▶ Dataset section:
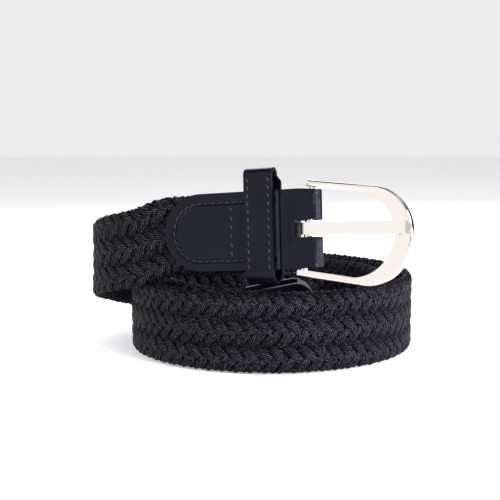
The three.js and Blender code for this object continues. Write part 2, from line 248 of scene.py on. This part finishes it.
# turn, radius or length, height, lean, width
towards_buckle = [
    (90, 1.0, 0.012, 0, 1),
    (90, 1.0, 0.07, 0, 1),
    (0, 0.387, 0.12, 0, 1),
    (45, 0.908, 0.28, 0, 1),
    (22, 0.908, 0.44, 0, 1),
    (23, 0.908, 0.6, 1, 1),
    (34, 0.623, 0.76, 3, 1),
    (34, 0.623, 0.9, 6, 1),
    (0, 0.2435, 1.05, 7, 1),
    (0, buckle_plug / RING_RADIUS - 0.02, 1.155, 7, 1),
]
towards_tip = [
    (-90, 1.0, 0, 0, 1),
    (-90, 1 - pitch, 0, 0, 1),
    (-90, 0.985 - pitch, 0, 0, 1),
    (0, 0.27, 0, 0, 1),
    (-144, 0.128, 0, 0, 1),
    (0, 0.19, 0, 0, 1),
    (54, 0.22, 0, 0, 1),
    (0, 0.79, 0, 0, 1),
    (131, 0.22, 0, 0, 1),
    (0, 0.4, 0, 6, 1),
    (57, 0.19, 0.005, 10, 1),
    (0, 0.075, 0.012, 11, TIP_SQUEEZE),
    (0, tip_plug / RING_RADIUS + 0.02, 0.125, 11, TIP_SQUEEZE),
]


def smooth(distances, values, at):
    last = len(distances) - 1
    slopes = []
    for j in range(last + 1):
        before = last - 1 if j >= last - 1 else max(j - 1, 0)
        after = min(j + 1, last)
        slopes.append((values[after] - values[before]) / (distances[after] - distances[before]))
    k = np.clip(np.searchsorted(distances, at, side="right") - 1, 0, last - 1)
    distances, values, slopes = np.array(distances), np.array(values), np.array(slopes)
    span = distances[k + 1] - distances[k]
    t = (at - distances[k]) / span
    start, end = slopes[k] * span, slopes[k + 1] * span
    rise = values[k + 1] - values[k]
    return values[k] + t * (start + t * (3 * rise - 2 * start - end + t * (start + end - 2 * rise)))


def walk(rows, start_heading, step=1.0):
    ends = [0.0]
    plans = []
    x, y, heading = 0.0, -RING_RADIUS, math.radians(start_heading)
    for turn, size, *_ in rows:
        angle = math.radians(turn)
        length = size * RING_RADIUS if turn == 0 else abs(angle) * size * RING_RADIUS
        t = np.linspace(0, 1, max(int(length / step), 2), endpoint=False)
        headings = heading + angle * t
        if turn == 0:
            xs = x + length * t * math.cos(heading)
            ys = y + length * t * math.sin(heading)
        else:
            radius = length / angle
            xs = x + radius * (np.sin(headings) - math.sin(heading))
            ys = y - radius * (np.cos(headings) - math.cos(heading))
        plans.append(np.stack([ends[-1] + length * t, xs, ys, headings]))
        if turn == 0:
            x, y = x + length * math.cos(heading), y + length * math.sin(heading)
        else:
            x += radius * (math.sin(heading + angle) - math.sin(heading))
            y -= radius * (math.cos(heading + angle) - math.cos(heading))
        heading += angle
        ends.append(ends[-1] + length)
    plans.append(np.array([[ends[-1]], [x], [y], [heading]]))
    distance, xs, ys, headings = np.concatenate(plans, axis=1)
    heights = [0.0] + [row[2] * STRAP_WIDTH for row in rows]
    leans = [0.0] + [math.radians(row[3]) for row in rows]
    widths = [1.0] + [row[4] for row in rows]
    nudge = 0.5
    before, after = np.maximum(distance - nudge, 0), np.minimum(distance + nudge, ends[-1])
    rise = smooth(ends, heights, after) - smooth(ends, heights, before)
    return np.stack([
        distance, xs, ys, headings, STRAP_WIDTH / 2 + smooth(ends, heights, distance),
        np.arctan2(rise, after - before), smooth(ends, leans, distance), smooth(ends, widths, distance),
    ])


to_buckle = walk(towards_buckle, 0)
to_tip = walk(towards_tip, 180)
to_buckle[3] += math.pi
to_buckle[5] *= -1
to_buckle[0] *= -1
route = np.concatenate([to_buckle[:, ::-1], to_tip[:, 1:]], axis=1)
route[0] -= route[0][0]
strap_length = route[0][-1]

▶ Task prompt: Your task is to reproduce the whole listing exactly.

▶ Exercise answer:
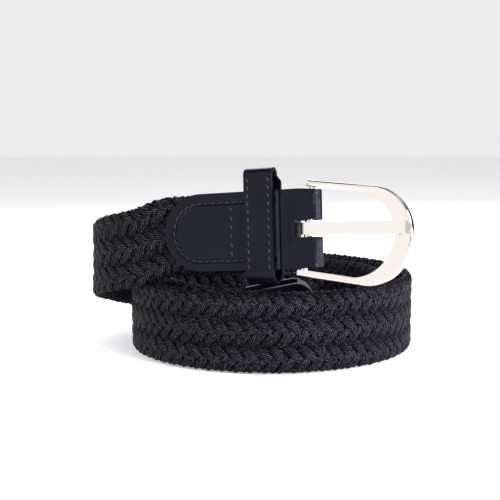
The three.js and Blender code for this object continues. Write part 2, from line 248 of scene.py on. This part finishes it.
# turn, radius or length, height, lean, width
towards_buckle = [
    (90, 1.0, 0.012, 0, 1),
    (90, 1.0, 0.07, 0, 1),
    (0, 0.387, 0.12, 0, 1),
    (45, 0.908, 0.28, 0, 1),
    (22, 0.908, 0.44, 0, 1),
    (23, 0.908, 0.6, 1, 1),
    (34, 0.623, 0.76, 3, 1),
    (34, 0.623, 0.9, 6, 1),
    (0, 0.2435, 1.05, 7, 1),
    (0, buckle_plug / RING_RADIUS - 0.02, 1.155, 7, 1),
]
towards_tip = [
    (-90, 1.0, 0, 0, 1),
    (-90, 1 - pitch, 0, 0, 1),
    (-90, 0.985 - pitch, 0, 0, 1),
    (0, 0.27, 0, 0, 1),
    (-144, 0.128, 0, 0, 1),
    (0, 0.19, 0, 0, 1),
    (54, 0.22, 0, 0, 1),
    (0, 0.79, 0, 0, 1),
    (131, 0.22, 0, 0, 1),
    (0, 0.4, 0, 6, 1),
    (57, 0.19, 0.005, 10, 1),
    (0, 0.075, 0.012, 11, TIP_SQUEEZE),
    (0, tip_plug / RING_RADIUS + 0.02, 0.125, 11, TIP_SQUEEZE),
]


def smooth(distances, values, at):
    last = len(distances) - 1
    slopes = []
    for j in range(last + 1):
        before = last - 1 if j >= last - 1 else max(j - 1, 0)
        after = min(j + 1, last)
        slopes.append((values[after] - values[before]) / (distances[after] - distances[before]))
    k = np.clip(np.searchsorted(distances, at, side="right") - 1, 0, last - 1)
    distances, values, slopes = np.array(distances), np.array(values), np.array(slopes)
    span = distances[k + 1] - distances[k]
    t = (at - distances[k]) / span
    start, end = slopes[k] * span, slopes[k + 1] * span
    rise = values[k + 1] - values[k]
    return values[k] + t * (start + t * (3 * rise - 2 * start - end + t * (start + end - 2 * rise)))


def walk(rows, start_heading, step=1.0):
    ends = [0.0]
    plans = []
    x, y, heading = 0.0, -RING_RADIUS, math.radians(start_heading)
    for turn, size, *_ in rows:
        angle = math.radians(turn)
        length = size * RING_RADIUS if turn == 0 else abs(angle) * size * RING_RADIUS
        t = np.linspace(0, 1, max(int(length / step), 2), endpoint=False)
        headings = heading + angle * t
        if turn == 0:
            xs = x + length * t * math.cos(heading)
            ys = y + length * t * math.sin(heading)
        else:
            radius = length / angle
            xs = x + radius * (np.sin(headings) - math.sin(heading))
            ys = y - radius * (np.cos(headings) - math.cos(heading))
        plans.append(np.stack([ends[-1] + length * t, xs, ys, headings]))
        if turn == 0:
            x, y = x + length * math.cos(heading), y + length * math.sin(heading)
        else:
            x += radius * (math.sin(heading + angle) - math.sin(heading))
            y -= radius * (math.cos(heading + angle) - math.cos(heading))
        heading += angle
        ends.append(ends[-1] + length)
    plans.append(np.array([[ends[-1]], [x], [y], [heading]]))
    distance, xs, ys, headings = np.concatenate(plans, axis=1)
    heights = [0.0] + [row[2] * STRAP_WIDTH for row in rows]
    leans = [0.0] + [math.radians(row[3]) for row in rows]
    widths = [1.0] + [row[4] for row in rows]
    nudge = 0.5
    before, after = np.maximum(distance - nudge, 0), np.minimum(distance + nudge, ends[-1])
    rise = smooth(ends, heights, after) - smooth(ends, heights, before)
    return np.stack([
        distance, xs, ys, headings, STRAP_WIDTH / 2 + smooth(ends, heights, distance),
        np.arctan2(rise, after - before), smooth(ends, leans, distance), smooth(ends, widths, distance),
    ])


to_buckle = walk(towards_buckle, 0)
to_tip = walk(towards_tip, 180)
to_buckle[3] += math.pi
to_buckle[5] *= -1
to_buckle[0] *= -1
route = np.concatenate([to_buckle[:, ::-1], to_tip[:, 1:]], axis=1)
route[0] -= route[0][0]
strap_length = route[0][-1]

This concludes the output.